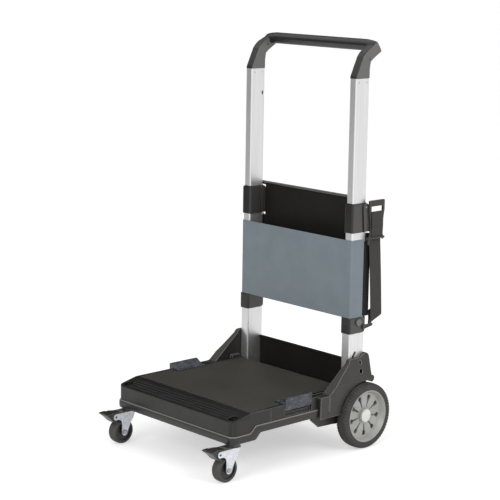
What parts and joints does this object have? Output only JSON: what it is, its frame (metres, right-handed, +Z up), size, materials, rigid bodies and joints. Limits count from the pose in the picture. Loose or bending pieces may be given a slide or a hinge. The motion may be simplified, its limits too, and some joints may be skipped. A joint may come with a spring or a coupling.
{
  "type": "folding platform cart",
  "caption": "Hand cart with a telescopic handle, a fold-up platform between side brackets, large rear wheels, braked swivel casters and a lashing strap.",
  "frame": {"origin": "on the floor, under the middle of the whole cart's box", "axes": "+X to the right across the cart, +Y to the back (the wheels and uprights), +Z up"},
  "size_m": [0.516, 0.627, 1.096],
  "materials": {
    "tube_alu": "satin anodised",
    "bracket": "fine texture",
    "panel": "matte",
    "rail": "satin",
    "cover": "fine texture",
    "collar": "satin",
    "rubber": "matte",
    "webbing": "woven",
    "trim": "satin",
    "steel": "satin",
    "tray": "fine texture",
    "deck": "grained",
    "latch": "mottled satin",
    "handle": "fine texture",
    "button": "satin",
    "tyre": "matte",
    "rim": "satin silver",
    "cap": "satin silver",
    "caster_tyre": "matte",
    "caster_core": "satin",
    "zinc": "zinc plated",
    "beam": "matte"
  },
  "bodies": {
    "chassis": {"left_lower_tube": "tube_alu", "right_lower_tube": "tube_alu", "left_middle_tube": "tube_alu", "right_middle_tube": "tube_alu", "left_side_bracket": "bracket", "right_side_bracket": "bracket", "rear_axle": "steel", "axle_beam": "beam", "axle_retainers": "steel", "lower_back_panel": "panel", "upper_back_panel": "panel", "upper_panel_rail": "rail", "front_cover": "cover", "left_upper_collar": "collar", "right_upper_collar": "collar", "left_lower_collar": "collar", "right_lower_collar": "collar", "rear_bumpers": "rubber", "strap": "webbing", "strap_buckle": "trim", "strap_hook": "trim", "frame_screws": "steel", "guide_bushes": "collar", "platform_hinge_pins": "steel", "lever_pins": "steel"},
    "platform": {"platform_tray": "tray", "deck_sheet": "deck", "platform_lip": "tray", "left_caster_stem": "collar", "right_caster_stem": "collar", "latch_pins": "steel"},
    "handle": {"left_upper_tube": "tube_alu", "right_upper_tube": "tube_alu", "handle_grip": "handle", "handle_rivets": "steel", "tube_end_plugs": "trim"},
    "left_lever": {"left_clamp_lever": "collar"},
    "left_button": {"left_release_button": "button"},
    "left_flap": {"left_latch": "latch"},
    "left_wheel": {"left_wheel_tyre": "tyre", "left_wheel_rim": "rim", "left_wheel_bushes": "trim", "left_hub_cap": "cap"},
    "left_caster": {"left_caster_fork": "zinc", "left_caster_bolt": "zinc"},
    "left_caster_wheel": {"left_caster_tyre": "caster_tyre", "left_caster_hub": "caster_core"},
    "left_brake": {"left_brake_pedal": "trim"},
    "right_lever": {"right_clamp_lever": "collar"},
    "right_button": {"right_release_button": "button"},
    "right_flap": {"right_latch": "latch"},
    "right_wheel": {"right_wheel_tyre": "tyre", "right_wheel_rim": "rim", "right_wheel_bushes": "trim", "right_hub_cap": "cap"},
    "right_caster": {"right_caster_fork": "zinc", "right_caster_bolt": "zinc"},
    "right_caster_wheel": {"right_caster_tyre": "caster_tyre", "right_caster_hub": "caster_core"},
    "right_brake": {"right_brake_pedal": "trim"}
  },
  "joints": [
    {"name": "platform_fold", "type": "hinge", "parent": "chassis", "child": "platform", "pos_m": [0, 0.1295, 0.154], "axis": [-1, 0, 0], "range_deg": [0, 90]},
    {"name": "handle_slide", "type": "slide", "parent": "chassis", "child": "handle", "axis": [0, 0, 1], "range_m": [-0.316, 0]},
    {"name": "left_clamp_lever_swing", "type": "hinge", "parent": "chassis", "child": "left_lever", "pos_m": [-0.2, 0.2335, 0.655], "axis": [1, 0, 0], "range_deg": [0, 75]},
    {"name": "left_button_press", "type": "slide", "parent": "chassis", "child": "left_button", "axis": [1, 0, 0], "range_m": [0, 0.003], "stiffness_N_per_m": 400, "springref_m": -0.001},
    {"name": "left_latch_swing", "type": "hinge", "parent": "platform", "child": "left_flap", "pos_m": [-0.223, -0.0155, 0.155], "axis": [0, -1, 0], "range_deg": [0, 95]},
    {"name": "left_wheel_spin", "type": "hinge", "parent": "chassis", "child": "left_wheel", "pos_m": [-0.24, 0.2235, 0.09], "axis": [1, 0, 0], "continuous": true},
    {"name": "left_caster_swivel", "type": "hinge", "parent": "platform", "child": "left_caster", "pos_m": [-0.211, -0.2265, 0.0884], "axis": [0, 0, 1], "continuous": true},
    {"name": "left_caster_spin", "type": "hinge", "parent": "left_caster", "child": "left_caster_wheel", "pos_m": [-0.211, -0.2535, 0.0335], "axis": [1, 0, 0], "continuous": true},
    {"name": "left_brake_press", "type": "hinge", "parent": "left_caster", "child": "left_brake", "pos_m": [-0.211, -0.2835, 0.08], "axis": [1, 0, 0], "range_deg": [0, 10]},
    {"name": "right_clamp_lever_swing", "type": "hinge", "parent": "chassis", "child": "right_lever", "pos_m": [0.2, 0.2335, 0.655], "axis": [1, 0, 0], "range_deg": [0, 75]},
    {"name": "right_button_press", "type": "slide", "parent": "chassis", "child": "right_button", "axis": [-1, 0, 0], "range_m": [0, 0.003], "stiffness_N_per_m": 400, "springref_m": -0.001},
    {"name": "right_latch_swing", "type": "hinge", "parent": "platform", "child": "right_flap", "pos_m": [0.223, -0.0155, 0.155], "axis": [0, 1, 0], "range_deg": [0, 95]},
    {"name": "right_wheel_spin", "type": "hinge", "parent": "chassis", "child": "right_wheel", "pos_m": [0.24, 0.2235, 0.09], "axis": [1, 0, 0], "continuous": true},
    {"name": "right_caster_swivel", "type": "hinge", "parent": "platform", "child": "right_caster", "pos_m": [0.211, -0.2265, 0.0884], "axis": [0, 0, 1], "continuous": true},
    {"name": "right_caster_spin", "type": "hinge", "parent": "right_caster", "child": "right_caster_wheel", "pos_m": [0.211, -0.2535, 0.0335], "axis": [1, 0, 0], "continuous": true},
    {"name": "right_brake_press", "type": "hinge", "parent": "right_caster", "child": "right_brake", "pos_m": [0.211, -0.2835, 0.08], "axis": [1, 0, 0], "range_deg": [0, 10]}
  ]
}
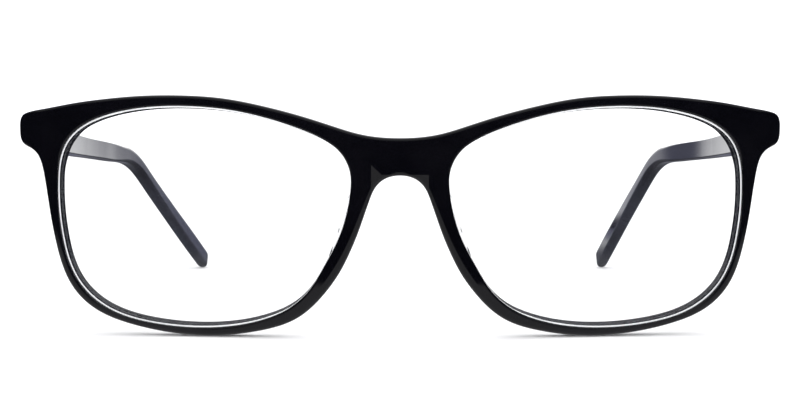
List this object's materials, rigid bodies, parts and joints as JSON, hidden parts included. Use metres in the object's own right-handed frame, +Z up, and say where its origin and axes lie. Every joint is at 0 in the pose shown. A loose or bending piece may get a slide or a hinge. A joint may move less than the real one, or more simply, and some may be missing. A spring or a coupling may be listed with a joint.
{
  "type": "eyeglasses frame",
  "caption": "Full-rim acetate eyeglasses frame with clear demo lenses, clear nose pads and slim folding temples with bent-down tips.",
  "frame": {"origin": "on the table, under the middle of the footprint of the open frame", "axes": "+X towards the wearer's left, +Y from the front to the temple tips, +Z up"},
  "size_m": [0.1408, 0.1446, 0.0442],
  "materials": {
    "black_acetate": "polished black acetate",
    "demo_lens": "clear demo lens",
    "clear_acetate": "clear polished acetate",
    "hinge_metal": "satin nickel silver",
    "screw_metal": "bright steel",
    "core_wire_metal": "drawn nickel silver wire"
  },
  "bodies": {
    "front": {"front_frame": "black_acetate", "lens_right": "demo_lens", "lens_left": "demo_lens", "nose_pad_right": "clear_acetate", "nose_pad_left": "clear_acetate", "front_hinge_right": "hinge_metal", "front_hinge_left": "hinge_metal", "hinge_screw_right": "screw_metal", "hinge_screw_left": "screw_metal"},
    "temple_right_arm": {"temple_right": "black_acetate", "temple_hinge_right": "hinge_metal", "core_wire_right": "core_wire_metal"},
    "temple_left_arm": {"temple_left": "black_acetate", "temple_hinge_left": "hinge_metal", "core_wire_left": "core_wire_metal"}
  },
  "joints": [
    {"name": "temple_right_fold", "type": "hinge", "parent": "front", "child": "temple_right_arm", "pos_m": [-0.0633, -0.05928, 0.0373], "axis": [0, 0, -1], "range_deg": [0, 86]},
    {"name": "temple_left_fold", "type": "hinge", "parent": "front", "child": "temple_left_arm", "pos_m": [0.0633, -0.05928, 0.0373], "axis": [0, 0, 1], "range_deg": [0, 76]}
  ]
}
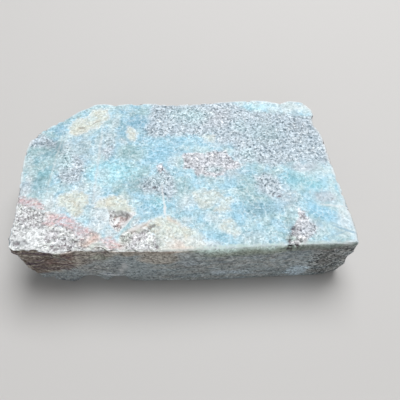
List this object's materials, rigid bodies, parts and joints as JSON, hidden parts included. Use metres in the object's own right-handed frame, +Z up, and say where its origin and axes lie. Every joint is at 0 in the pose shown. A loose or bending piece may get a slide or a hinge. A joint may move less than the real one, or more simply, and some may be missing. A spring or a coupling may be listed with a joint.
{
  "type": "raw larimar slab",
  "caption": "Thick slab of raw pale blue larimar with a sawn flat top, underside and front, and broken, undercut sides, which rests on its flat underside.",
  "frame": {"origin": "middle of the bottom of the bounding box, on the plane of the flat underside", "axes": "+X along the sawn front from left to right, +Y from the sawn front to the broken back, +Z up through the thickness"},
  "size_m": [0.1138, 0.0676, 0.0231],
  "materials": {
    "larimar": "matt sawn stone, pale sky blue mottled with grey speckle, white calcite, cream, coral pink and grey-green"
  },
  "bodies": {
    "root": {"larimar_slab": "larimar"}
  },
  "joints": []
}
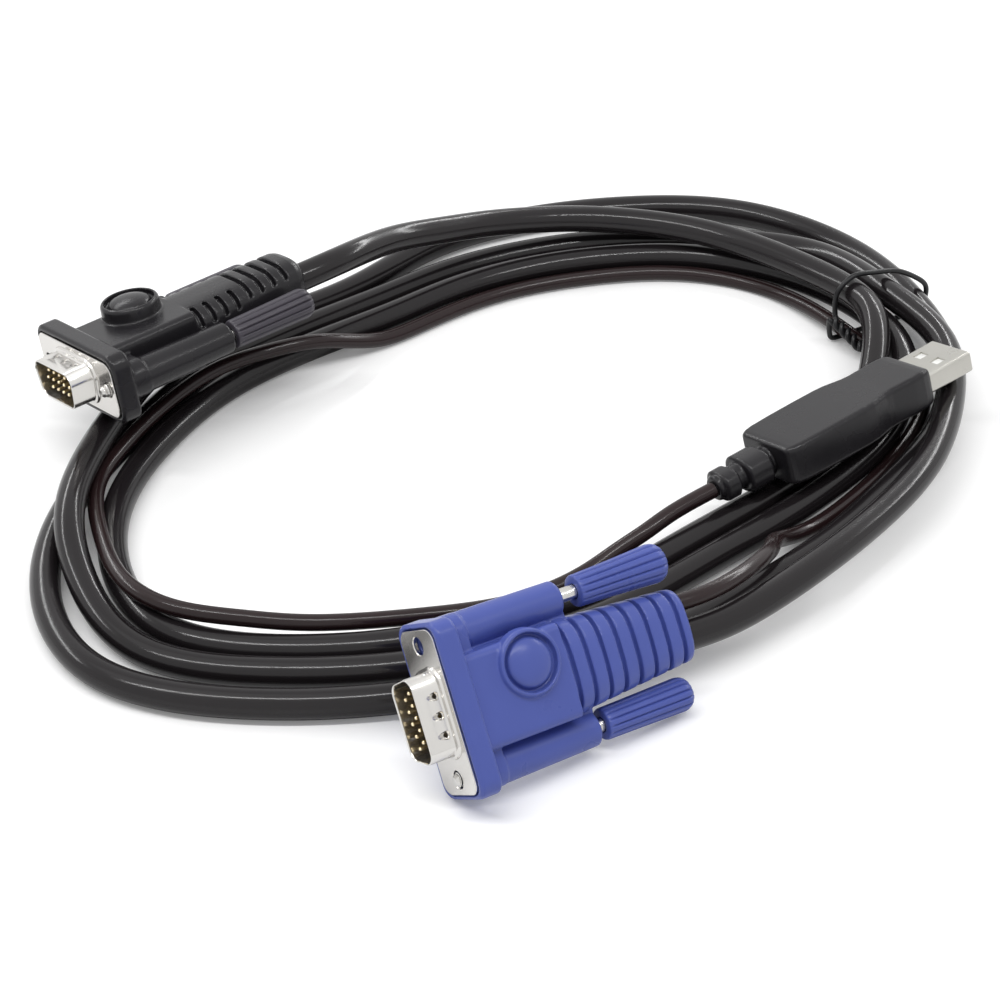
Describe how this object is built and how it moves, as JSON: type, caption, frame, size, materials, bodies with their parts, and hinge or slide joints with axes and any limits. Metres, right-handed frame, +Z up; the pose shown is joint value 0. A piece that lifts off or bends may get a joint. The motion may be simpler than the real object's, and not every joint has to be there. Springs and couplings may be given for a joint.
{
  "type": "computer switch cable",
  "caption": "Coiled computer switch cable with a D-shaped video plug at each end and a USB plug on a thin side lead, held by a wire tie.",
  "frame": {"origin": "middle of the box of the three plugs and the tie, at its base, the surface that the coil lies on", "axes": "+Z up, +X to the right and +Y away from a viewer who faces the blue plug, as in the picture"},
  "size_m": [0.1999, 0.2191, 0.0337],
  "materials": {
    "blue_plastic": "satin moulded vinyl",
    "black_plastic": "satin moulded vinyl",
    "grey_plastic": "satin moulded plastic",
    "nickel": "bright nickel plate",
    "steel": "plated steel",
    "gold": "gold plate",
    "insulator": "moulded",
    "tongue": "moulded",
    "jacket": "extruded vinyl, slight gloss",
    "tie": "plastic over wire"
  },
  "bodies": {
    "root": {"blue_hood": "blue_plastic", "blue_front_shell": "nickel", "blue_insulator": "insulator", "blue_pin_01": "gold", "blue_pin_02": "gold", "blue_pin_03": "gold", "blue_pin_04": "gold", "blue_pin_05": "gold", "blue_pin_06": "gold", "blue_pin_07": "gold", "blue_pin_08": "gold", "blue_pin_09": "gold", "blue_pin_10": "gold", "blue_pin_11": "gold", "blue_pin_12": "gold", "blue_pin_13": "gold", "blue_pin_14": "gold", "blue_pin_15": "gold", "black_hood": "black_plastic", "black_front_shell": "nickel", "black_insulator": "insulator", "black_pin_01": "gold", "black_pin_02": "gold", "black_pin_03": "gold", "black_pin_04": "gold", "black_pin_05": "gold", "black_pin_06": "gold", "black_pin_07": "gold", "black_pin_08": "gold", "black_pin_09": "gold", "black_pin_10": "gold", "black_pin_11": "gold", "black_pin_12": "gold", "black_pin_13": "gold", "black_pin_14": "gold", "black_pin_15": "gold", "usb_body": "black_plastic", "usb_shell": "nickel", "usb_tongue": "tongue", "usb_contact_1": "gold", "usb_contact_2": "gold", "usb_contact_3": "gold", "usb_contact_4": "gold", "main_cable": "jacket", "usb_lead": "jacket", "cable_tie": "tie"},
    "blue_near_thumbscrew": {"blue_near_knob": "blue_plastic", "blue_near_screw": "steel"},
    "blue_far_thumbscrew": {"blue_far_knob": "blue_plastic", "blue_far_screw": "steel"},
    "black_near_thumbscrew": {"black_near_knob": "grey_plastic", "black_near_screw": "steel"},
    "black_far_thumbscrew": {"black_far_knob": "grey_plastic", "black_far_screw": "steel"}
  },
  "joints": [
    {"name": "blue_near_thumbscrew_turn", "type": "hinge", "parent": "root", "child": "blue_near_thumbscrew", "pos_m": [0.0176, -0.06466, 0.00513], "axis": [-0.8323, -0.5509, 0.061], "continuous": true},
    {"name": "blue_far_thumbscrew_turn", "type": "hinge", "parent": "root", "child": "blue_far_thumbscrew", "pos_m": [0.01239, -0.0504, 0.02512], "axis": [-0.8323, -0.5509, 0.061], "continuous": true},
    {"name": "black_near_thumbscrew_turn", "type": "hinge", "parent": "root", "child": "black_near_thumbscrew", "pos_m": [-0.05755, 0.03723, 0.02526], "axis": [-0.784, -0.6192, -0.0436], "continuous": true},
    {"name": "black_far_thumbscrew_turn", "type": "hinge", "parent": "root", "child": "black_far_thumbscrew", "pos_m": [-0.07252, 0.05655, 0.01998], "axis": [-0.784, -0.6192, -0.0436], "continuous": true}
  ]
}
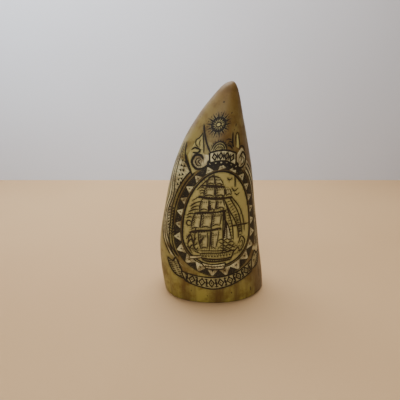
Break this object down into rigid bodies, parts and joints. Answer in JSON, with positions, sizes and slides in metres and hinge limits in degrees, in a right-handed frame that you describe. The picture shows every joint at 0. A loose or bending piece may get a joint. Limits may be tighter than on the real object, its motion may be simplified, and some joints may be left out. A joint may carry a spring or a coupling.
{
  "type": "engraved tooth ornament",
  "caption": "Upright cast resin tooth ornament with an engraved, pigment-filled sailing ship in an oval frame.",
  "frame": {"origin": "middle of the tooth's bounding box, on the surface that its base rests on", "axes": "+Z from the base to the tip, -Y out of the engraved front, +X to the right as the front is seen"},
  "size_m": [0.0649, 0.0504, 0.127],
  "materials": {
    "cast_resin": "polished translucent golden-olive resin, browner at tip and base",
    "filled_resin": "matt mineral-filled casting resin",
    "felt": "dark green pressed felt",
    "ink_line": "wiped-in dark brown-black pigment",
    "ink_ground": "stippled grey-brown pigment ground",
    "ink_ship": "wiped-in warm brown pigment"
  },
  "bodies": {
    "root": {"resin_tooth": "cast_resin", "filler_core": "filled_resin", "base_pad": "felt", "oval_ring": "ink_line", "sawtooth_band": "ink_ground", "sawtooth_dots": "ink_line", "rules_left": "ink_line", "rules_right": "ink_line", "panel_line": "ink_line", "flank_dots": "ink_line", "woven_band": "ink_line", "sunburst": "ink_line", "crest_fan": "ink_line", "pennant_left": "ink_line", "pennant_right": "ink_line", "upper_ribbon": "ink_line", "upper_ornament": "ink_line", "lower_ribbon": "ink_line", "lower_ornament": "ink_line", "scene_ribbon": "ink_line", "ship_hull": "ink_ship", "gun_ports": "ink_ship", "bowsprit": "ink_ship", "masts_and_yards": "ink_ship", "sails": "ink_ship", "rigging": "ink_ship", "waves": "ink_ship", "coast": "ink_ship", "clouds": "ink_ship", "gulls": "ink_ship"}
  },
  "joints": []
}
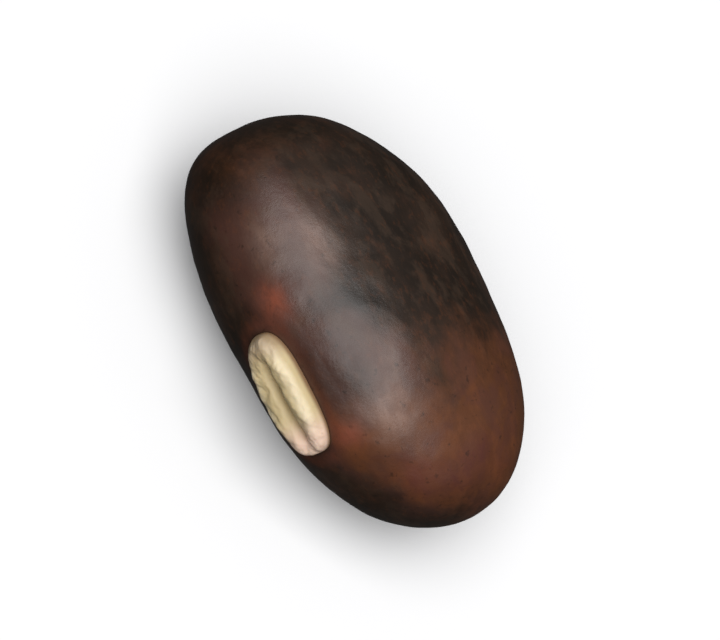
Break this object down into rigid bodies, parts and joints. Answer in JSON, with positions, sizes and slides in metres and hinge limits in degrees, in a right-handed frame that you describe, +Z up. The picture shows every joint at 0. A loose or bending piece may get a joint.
::::::::::
> _BRIEF_:
Count every line in the listing above that holds "positions", then report only the count.

> _OUTPUT BELOW_:
2